Soon after David Beckham joined Real Madrid in 2003, he was able to enjoy a new tax-exemption scheme aimed at attracting foreign talent to Spain across all sectors. That scheme became known as the Beckham Law, when he became one of the first players to sign up to a six-year-long tax ceiling of 24%, roughly half what Spaniards paid on six-figure-plus incomes.
Spain was in the midst of an unprecedented economic boom, a perfect playground for “galacticos” of the likes of Zinedine Zidane and Luis Figo, before the arrival of Cristiano Ronaldo and the emergence of Barcelona prodigy Lionel Messi.
But in 2010 the Beckham Law was scrapped for salaries of more than €600,000, and since then tax inspectors have begun to wise up to the use of complex financial operations using offshore shell companies to get around tax laws.
“The line between avoidance and evasion is very fine in these cases. In the past few years Spain’s tax agency has intensified its control over footballers and their companies, checking to see if they are mere fronts or whether they are really active economically,” explains Carlos Cruzado, president of tax inspectors’ union Gestha.
Case against big three
Neymar is the odd one out. His case involves alleged wrongdoing towards a contractual party regarding his transfer fee, but the forward has been found guilty in his native Brazil for tax fraud on money earned while playing for Santos.
La Liga rich list
Who earned what?
Cristiano Ronaldo: $58m salary, $35m endorsements
- $80m Lionel Messi: $53m salary, $27m endorsements
- $37m Neymar: $15m salary, $22m endorsements
The Messi and Ronaldo cases are similar.
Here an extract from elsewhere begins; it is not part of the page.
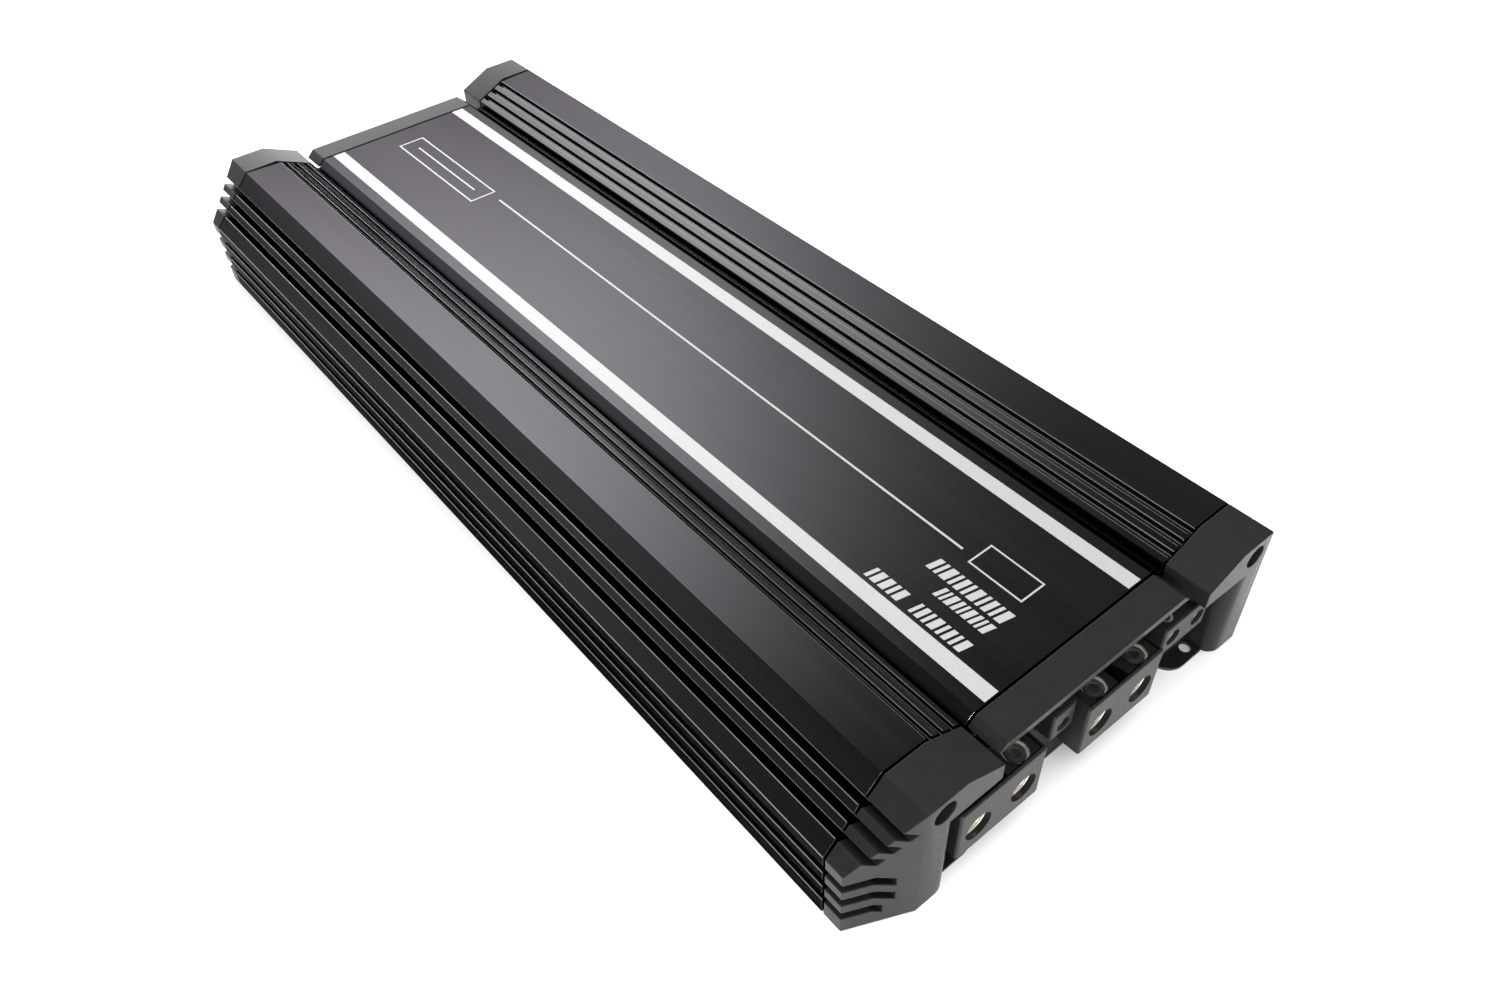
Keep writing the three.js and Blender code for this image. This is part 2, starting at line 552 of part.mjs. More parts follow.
function rearPanel() {
  const through = between(1, PANEL_FACE - PANEL_THICKNESS - 1, PANEL_FACE + 1);
  const around = (x, [width, height]) => box(
    [x - width / 2 - FIT_GAP, x + width / 2 + FIT_GAP], through,
    [CONTROL_Z - height / 2 - FIT_GAP, CONTROL_Z + height / 2 + FIT_GAP],
  );
  return cut(
    panelBlank(1),
    ...Object.values(KNOB_PLACES).map((x) => rodY(KNOB.shaftRadius + FIT_GAP, x, CONTROL_Z, through)),
    ...Object.values(RCA_PLACES).map((x) => rodY(RCA.radius + FIT_GAP, x, CONTROL_Z, through, FINE)),
    around(SWITCH.x, SWITCH.slot),
    around(PORT.x, [PORT.width, PORT.height]),
    rodY(LED.radius + FIT_GAP, LED.x, CONTROL_Z, through),
  );
}

// ---------- rear controls ----------

const PANEL_BACK = PANEL_FACE - PANEL_THICKNESS - FIT_GAP; // where pieces behind the panel start
const centred = (middle, size) => [middle - size / 2, middle + size / 2];

function knob(x) {
  const face = PANEL_FACE + FIT_GAP;
  const end = face + KNOB.length;
  const { radius, bevel } = KNOB;
  const geometry = new THREE.CylinderGeometry(radius - bevel, radius, bevel, FINE);
  const crown = toSolid(geometry.translate(x, outward(1, end - bevel / 2), CONTROL_Z));
  return cut(
    join(
      rodY(radius, x, CONTROL_Z, between(1, face, end - bevel), FINE),
      crown,
      rodY(KNOB.shaftRadius, x, CONTROL_Z, between(1, PANEL_BACK - POT.depth / 2, face + 1)),
    ),
    box(
      centred(x, KNOB.slotWidth),
      between(1, end - KNOB.slotDepth, end + 1),
      [CONTROL_Z, CONTROL_Z + radius + 1],
    ),
  );
}

function potBody(x) {
  const socketEnd = PANEL_BACK - POT.depth / 2 - FIT_GAP;
  const spanY = between(1, PANEL_BACK - POT.depth, PANEL_BACK);
  return cut(
    box(centred(x, POT.width), spanY, centred(CONTROL_Z, POT.height)),
    rodY(KNOB.shaftRadius + RUNNING_GAP, x, CONTROL_Z, between(1, socketEnd, PANEL_BACK + 1)),
  );
}

function rcaJack(x) {
  const end = PANEL_FACE + RCA.length;
  const seat = PANEL_FACE + FIT_GAP;
  return cut(
    join(
      rodY(RCA.radius, x, CONTROL_Z, between(1, PANEL_BACK - RCA.tailDepth, end), FINE),
      rodY(RCA.flangeRadius, x, CONTROL_Z, between(1, seat, seat + RCA.flangeLength), FINE),
    ),
    rodY(RCA.boreRadius, x, CONTROL_Z, between(1, end - RCA.length, end + 1)),
  );
}

function switchHousing() {
  const { x, width, height, depth, slot } = SWITCH;
  const [slotWidth, slotHeight] = slot;
  return cut(
    box(centred(x, width), between(1, PANEL_BACK - depth, PANEL_BACK), centred(CONTROL_Z, height)),
    box(
      centred(x, slotWidth),
      between(1, PANEL_BACK - depth / 2, PANEL_BACK + 1),
      centred(CONTROL_Z, slotHeight),
    ),
  );
}

function switchSlider() {
  const { x, depth, nub, travel, nubReach } = SWITCH;
  const [nubWidth, nubHeight] = nub;
  return box(
    centred(x + travel / 2, nubWidth),
    between(1, PANEL_BACK - depth / 2 + FIT_GAP, PANEL_FACE + nubReach),
    centred(CONTROL_Z, nubHeight),
  );
}

function levelPort() {
  const { x, width, height, depth, mouth, mouthDepth } = PORT;
  const [mouthWidth, mouthHeight] = mouth;
  const face = PANEL_FACE + PORT.stand;
  return cut(
    box(centred(x, width), between(1, PANEL_FACE - depth, face), centred(CONTROL_Z, height)),
    box(centred(x, mouthWidth), between(1, face - mouthDepth, face + 1), centred(CONTROL_Z, mouthHeight)),
  );
}

function statusLed() {
  const lensStart = PANEL_BACK - LED.flangeLength / 2;
  return join(
    rodY(LED.radius, LED.x, CONTROL_Z, between(1, lensStart, PANEL_FACE + LED.reach)),
    rodY(LED.flangeRadius, LED.x, CONTROL_Z, between(1, PANEL_BACK - LED.flangeLength, PANEL_BACK)),
  );
}

// ---------- inside ----------

function circuitBoard() {
  const half = CAVITY_HALF - BOARD.sideGap;
  const y = HALF_LENGTH - BOARD.endGap;
  return box([-half, half], [-y, y], [BOARD_Z, BOARD_TOP_Z]);
}

// a wound ring hanging under the board
function toroid({ radius, hole, height }, x, y) {
  const top = BOARD_Z - FIT_GAP;
  const round = (radius - hole) / 4;
  const profile = [
    [hole, round], [hole + round, 0], [radius - round, 0], [radius, round], [radius, height - round],
    [radius - round, height], [hole + round, height], [hole, height - round], [hole, round],
  ];
  return turned(profile, [x, y, top - height]);
}

function capacitor(x, y) {
  const { radius, height, groove, bevel } = CAPACITOR;
  const neck = height - 4 * groove;
  const profile = [
    [0, 0], [radius - bevel, 0], [radius, bevel], [radius, neck], [radius - groove, neck + groove],
    [radius, neck + 2 * groove], [radius, height], [0, height],
  ];
  return turned(profile, [x, y, BOARD_Z - FIT_GAP - height]);
}

// presses the power transistors against the side wall of the extrusion
function clampBar(sideX) {
  const { width, height, z, endGap, boardSide, bevel } = CLAMP_BAR;
  const out = CAVITY_HALF - boardSide;
  const section = [
    [out, z], [out, z + height], [out - width + bevel, z + height], [out - width, z + height - bevel],
    [out - width, z + bevel], [out - width + bevel, z],
  ];
  const reach = HALF_LENGTH - endGap;
  return alongY(section.map(([x, level]) => [sideX * x, level]), [-reach, reach]);
}

// ---------- the assembly ----------

const SIDES = [[-1, 'left'], [1, 'right']];
const ENDS = [[-1, 'front'], [1, 'rear']];

addPart('heatsink', heatsink(), 'black_anodised');
addPart('bottom_cover', bottomCover(), 'steel_black');
addPart('front_panel', frontPanel(), 'black_plastic');
addPart('rear_panel', rearPanel(), 'black_plastic');
for (const [sideY, end] of ENDS) {
  addPart(`${end}_visor`, visor(sideY), 'pod_paint');
  for (const [sideX, side] of SIDES) {
    addPart(`${end}_${side}_pod`, cornerPod(sideX, sideY), 'pod_paint');
    addPart(`${end}_${side}_pod_screw`, podScrew(sideX, sideY), 'black_screw');
  }
}
coverScrewPlaces().forEach((place, i) => addPart(`cover_screw_${i + 1}`, coverScrew(place), 'black_screw'));

for (const terminal of terminals) {
  addPart(`${terminal.name}_terminal`, terminalHousing(terminal), 'black_plastic');
  terminal.ways.forEach((way, i) => {
    addPart(`${terminal.name}_${way}_barrel`, terminalBarrel(terminal.kind, terminal.wayX[i]), 'nickel');
    addPart(`${terminal.name}_${way}_screw`, setScrew(terminal.kind, terminal.wayX[i]), 'screw_steel');
  });
}

for (const [name, x] of Object.entries(KNOB_PLACES)) {
  addPart(`${name}_knob`, knob(x), 'black_plastic');
  addPart(`${name}_pot`, potBody(x), 'black_plastic');
}
for (const [side, x] of Object.entries(RCA_PLACES)) {
  addPart(`rca_${side}`, rcaJack(x), 'nickel');
}
addPart('phase_switch_housing', switchHousing(), 'screw_steel');
addPart('phase_switch_slider', switchSlider(), 'black_plastic');
addPart('remote_level_port', levelPort(), 'black_plastic');
addPart('status_led', statusLed(), 'led_lens');

addPart('circuit_board', circuitBoard(), 'board_green');
for (const [sideX, side] of SIDES) {
  const transformerX = (sideX * TRANSFORMER.spacing) / 2;
  addPart(`transformer_${side}`, toroid(TRANSFORMER, transformerX, TRANSFORMER.y), 'copper_wire');
  addPart(`clamp_bar_${side}`, clampBar(sideX), 'aluminium_bar');
}
addPart('output_inductor', toroid(INDUCTOR, INDUCTOR.x, INDUCTOR.y), 'copper_wire');
for (let i = 0; i < 3; i += 1) {
  addPart(`capacitor_${i + 1}`, capacitor((i - 1) * CAPACITOR.spacing, CAPACITOR.y), 'capacitor_sleeve');
}

export default amplifier;
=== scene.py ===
"""A car audio power amplifier, dressed around its CAD frame.

The extrusion, castings, panels, cover and most of the electronics are the CAD solids with their edges
rounded and a procedural surface. Terminals, screws, barrels, knobs, jacks and windings are modelled again
in fine mesh. Everything is in metres, in the frame's own coordinates: +Z up, the cable terminals face -Y.
Small sizes are written in millimetres times MM.
"""
import json
import math

import bmesh
import bpy
from mathutils import Matrix, Vector


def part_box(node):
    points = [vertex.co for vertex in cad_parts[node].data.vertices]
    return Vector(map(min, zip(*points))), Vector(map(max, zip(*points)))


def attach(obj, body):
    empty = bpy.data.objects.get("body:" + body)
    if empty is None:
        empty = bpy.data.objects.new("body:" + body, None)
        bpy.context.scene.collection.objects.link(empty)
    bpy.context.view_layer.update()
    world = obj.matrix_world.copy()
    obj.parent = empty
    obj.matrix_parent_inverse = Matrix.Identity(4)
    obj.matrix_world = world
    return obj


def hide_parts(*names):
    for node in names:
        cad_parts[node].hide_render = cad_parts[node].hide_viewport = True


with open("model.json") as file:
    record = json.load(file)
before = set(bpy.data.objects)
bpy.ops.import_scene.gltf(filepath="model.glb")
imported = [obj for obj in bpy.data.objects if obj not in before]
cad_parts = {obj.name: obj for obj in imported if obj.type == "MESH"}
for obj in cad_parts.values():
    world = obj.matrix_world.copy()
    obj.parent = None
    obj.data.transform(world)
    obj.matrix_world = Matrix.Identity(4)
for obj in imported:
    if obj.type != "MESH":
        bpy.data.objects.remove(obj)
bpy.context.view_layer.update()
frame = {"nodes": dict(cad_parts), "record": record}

MM = 0.001


# ---------- camera ----------

CAMERA_PLACE = (-0.2599, -0.4089, 0.4113)
CAMERA_AZIMUTH = 37.84  # degrees, turned from +Y towards +X
CAMERA_PITCH = 44.94  # degrees below the horizon
CAMERA_ROLL = -2.43
CAMERA_LENS = 28.71  # mm
SENSOR_WIDTH = 36.0  # mm
NEAR_CLIP = 0.01


def make_camera():
    data = bpy.data.cameras.new("camera")
    data.lens = CAMERA_LENS
    data.sensor_width = SENSOR_WIDTH
    data.clip_start = NEAR_CLIP
    camera = bpy.data.objects.new("camera", data)
    bpy.context.scene.collection.objects.link(camera)
    turn = Matrix.Rotation(math.radians(-CAMERA_AZIMUTH), 4, "Z")
    tilt = Matrix.Rotation(math.radians(90 - CAMERA_PITCH), 4, "X")
    roll = Matrix.Rotation(math.radians(CAMERA_ROLL), 4, "Z")
    camera.matrix_world = Matrix.Translation(CAMERA_PLACE) @ turn @ tilt @ roll
    bpy.context.scene.camera = camera


# ---------- light and floor ----------

# (component of the direction, brightness) along each curve
SKY_BY_Y = [
    (-1.0, 0.30), (-0.2, 0.12), (0.30, 0.04), (0.40, 0.08), (0.47, 0.6), (0.54, 1.6), (0.61, 2.6),
    (0.68, 3.6), (0.74, 3.8), (0.80, 3.4), (0.90, 3.0), (1.0, 2.4),
]
SKY_BY_X = [
    (-1.0, 0.10), (-0.55, 0.11), (-0.42, 0.2), (-0.22, 0.9), (0.0, 1.0), (0.30, 1.0), (0.46, 0.72),
    (0.55, 0.32), (0.70, 0.24), (1.0, 0.24),
]
SIDE_GLOW = [(-1.0, 0.1), (-0.6, 0.04), (-0.3, 0.0), (0.42, 0.0), (0.54, 0.06), (0.66, 0.2), (1.0, 0.2)]

FLOOR_REACH = 12.0
SPOT_PLACE = Vector((-0.55, -1.05, 0.30))
SPOT_AIM = Vector((0, -0.28, 0.03))
SPOT_WIDTH = 26  # degrees
SPOT_POWER = 34


def make_world():
    """A soft bright field behind the object, so that long flat faces fade from light to dark."""
    world = bpy.data.worlds.new("studio")
    bpy.context.scene.world = world
    world.use_nodes = True
    nodes, links = world.node_tree.nodes, world.node_tree.links
    nodes.clear()
    output = nodes.new("ShaderNodeOutputWorld")
    background = nodes.new("ShaderNodeBackground")
    split = nodes.new("ShaderNodeSeparateXYZ")
    links.new(nodes.new("ShaderNodeTexCoord").outputs["Generated"], split.inputs[0])

    def level(socket, curve):
        """Brightness by one component of the direction, as a share of the curve's peak."""
        span = nodes.new("ShaderNodeMapRange")
        span.inputs["From Min"].default_value = -1.0
        links.new(split.outputs[socket], span.inputs["Value"])
        ramp = nodes.new("ShaderNodeValToRGB")
        while len(ramp.color_ramp.elements) < len(curve):
            ramp.color_ramp.elements.new(0.5)
        peak = max(value for _, value in curve)
        for element, (place, value) in zip(ramp.color_ramp.elements, curve):
            element.position = (place + 1) / 2
            element.color = (value / peak, value / peak, value / peak, 1)
        links.new(span.outputs["Result"], ramp.inputs["Fac"])
        return ramp.outputs["Color"]

    product = nodes.new("ShaderNodeMath")
    product.operation = "MULTIPLY"
    links.new(level("Y", SKY_BY_Y), product.inputs[0])
    links.new(level("X", SKY_BY_X), product.inputs[1])
    peak = max(value for _, value in SKY_BY_Y)
    glow = nodes.new("ShaderNodeMath")
    glow.operation = "MULTIPLY_ADD"
    links.new(level("X", SIDE_GLOW), glow.inputs[0])
    glow.inputs[1].default_value = max(value for _, value in SIDE_GLOW) / peak
    links.new(product.outputs[0], glow.inputs[2])
    links.new(glow.outputs[0], background.inputs["Color"])
    background.inputs["Strength"].default_value = peak
    links.new(background.outputs[0], output.inputs["Surface"])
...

Both are accused of avoiding tax on sale of image rights by using offshore companies. However, the Portuguese was registered as a non-resident taxpayer under the Beckham Law, while the Argentine has spent his entire adult life registered in Spain.
Prosecutors accuse the Real Madrid star of evading tax of €14.7m between 2011 and 2014 via an alleged shell company called Tollin Associates, registered in the British Virgin Islands.
Spanish investigators say the company, owned by Ronaldo, is a “screen” and has no economic activity apart from having bought and then ceded the player’s image rights to a firm based in Ireland that “genuinely manages [his] rights sales”.
Prosecutors also claim that money earned from image rights was incorrectly described as capital gains, to benefit from a lower tax rate.
What is their defence?
Lionel Messi was informed by the judge in his case it was no defence to plead ignorance and argue that his father was the only person who knew how his money was being managed.
Neymar has denied any wrongdoing and told the court investigating his case that his father and associates dealt with off-field business matters.
Cristiano Ronaldo’s representatives and legal team say the only dispute can be about quantity and that there has been no intention to commit fraud. “There is no tax evasion scheme… There has never been any hiding nor any intention to hide anything,” they say.
They argue he has paid tax to the Spanish treasury on 20% of his total image rights when, in fact, more than 90% of these are generated outside Spain as he is such a global name.
“The tax agency clearly thinks that if he is being paid for wearing certain boots, shirts or caps in Spain, then he cannot claim this money is being earned abroad,” explains Mr Cruzado.
Will any of them go to jail?
Neymar and Lionel Messi look set to be spared prison due to Spain’s unwritten two-year-sentence rule, even if Neymar is eventually found guilty.
Cristiano Ronaldo may be a different matter. Three of the four accusations of tax fraud are considered by prosecutors to be “aggravated”, so they carry a minimum sentence of two years each. Four guilty verdicts and he could face as many as seven years.
However, an investigating judge needs to ratify the prosecutors’ accusations, and that could take many months or even years.
Even if the investigating magistrate does take up the case, the Portuguese will have several options and a guilty verdict would not necessarily mean jail.
He could admit guilt, pay taxes and fines in advance and reduce any eventual jail term to a half or quarter of the statutory minimum. That way he would slip under the standard two-year bar for first-time offenders and see his sentence suspended.